Let's break this down:

• The derivative of the outer function \( (u^{\frac{1}{2}})' \) is \( \frac{1}{2}u^{-\frac{1}{2}} \).
• The derivative of the inner function \( (10x+1)' \) is \( 10 \).

So, by applying the chain rule, we effectively multiply these two derivatives together to solve for the composite derivative. This step-by-step approach means initiating with the outer function, shifting to the inner, and ensuring each differentiation is executed correctly.

Exponential form refers to expressing numbers using an exponent, which simplifies calculations and analysis, especially in differentiation.
In our exercise, the original function \( y = \sqrt{10x+1} \) was transformed into \( y = (10x+1)^{\frac{1}{2}} \) to facilitate easier application of the chain rule. This transformation shows how roots, like square roots, can be re-expressed using exponents.
Here's the breakdown:

• Using the property \( \sqrt{a} = a^{\frac{1}{2}} \), any square root \( \sqrt{b} \) can be written as \( b^{\frac{1}{2}} \).
• This form not only simplifies the differentiation process but also aligns with standard calculus techniques for managing exponents.

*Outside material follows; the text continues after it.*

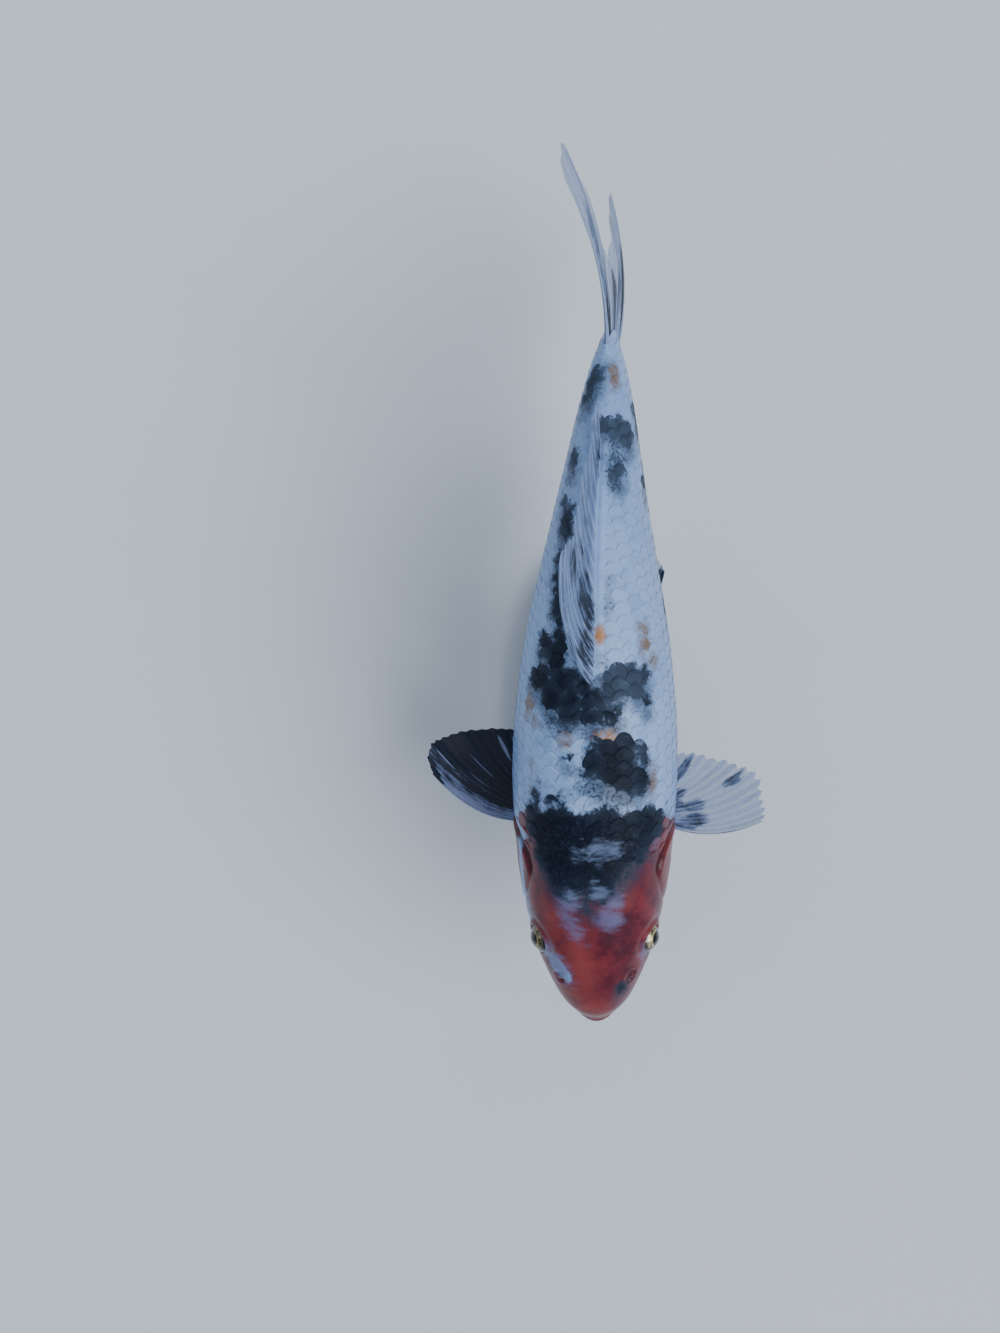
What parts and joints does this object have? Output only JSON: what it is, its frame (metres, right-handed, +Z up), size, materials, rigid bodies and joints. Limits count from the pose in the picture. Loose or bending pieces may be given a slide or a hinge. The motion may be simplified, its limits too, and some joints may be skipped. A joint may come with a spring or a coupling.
{
  "type": "koi carp",
  "caption": "Still, life-size koi carp with spread pectoral fins, a half-folded dorsal fin and a forked tail, held level over a flat base by two short rods.",
  "frame": {"origin": "centre of the flat underside of the stand's base", "axes": "+X towards the fish's left side, +Y towards its tail so that the snout points to -Y, +Z up"},
  "size_m": [0.1404, 0.3473, 0.1537],
  "materials": {
    "red_skin": "wet, satin, brick-red skin with black and lilac-white patches",
    "white_skin": "wet, satin, bluish-white scaled skin with black blotches",
    "pale_fin": "translucent pale membrane over jointed rays, with black streaks",
    "black_fin": "black membrane over paler rays, with a white leading edge",
    "eye": "glossy black pupil in a thin golden iris",
    "barbel": "soft flesh-coloured feeler",
    "stand_plate": "matt black powder coat over steel plate",
    "stand_rod": "brushed steel rod"
  },
  "bodies": {
    "root": {"head": "red_skin", "lip_upper": "red_skin", "jaw_lower": "red_skin", "gill_cover_left": "red_skin", "gill_cover_right": "red_skin", "trunk_front": "white_skin", "trunk_middle": "white_skin", "trunk_rear": "white_skin", "tail_stalk": "white_skin", "dorsal_fin": "pale_fin", "pectoral_fin_left": "pale_fin", "pectoral_fin_right": "black_fin", "pelvic_fin_left": "pale_fin", "pelvic_fin_right": "pale_fin", "anal_fin": "pale_fin", "tail_fin_upper": "pale_fin", "tail_fin_lower": "pale_fin", "eye_left": "eye", "eye_right": "eye", "barbel_lip_left": "barbel", "barbel_lip_right": "barbel", "barbel_corner_left": "barbel", "barbel_corner_right": "barbel", "stand_base": "stand_plate", "stand_rod_front": "stand_rod", "stand_rod_rear": "stand_rod"}
  },
  "joints": []
}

By rewriting using exponential form, the process follows standard rules of differentiating power functions, thus avoiding potential confusion and streamlining calculations.

Simplification is about reducing expressions to their simplest form, often aiming to make them more interpretable and convenient for further computation or application.
After applying differentiation techniques to a function, the resulting derivative might be complex or cumbersome in its algebraic form, as with \( \frac{1}{2}(10x+1)^{-\frac{1}{2}} \cdot 10 \).
Here's how simplification plays a role in the exercise:

• Initially, multiplying gives \( \frac{10}{2} \), resulting in \( \frac{10}{2(10x+1)^{\frac{1}{2}}} \).
• Further simplification yields \( \frac{5}{\sqrt{10x+1}} \) as the most streamlined expression.

Such simplification not only makes the result visually cleaner but also eases subsequent steps in problem-solving or analyses. Always aim to maintain equivalency while converting complex expressions into their simplest forms, a crucial skill in math and calculus.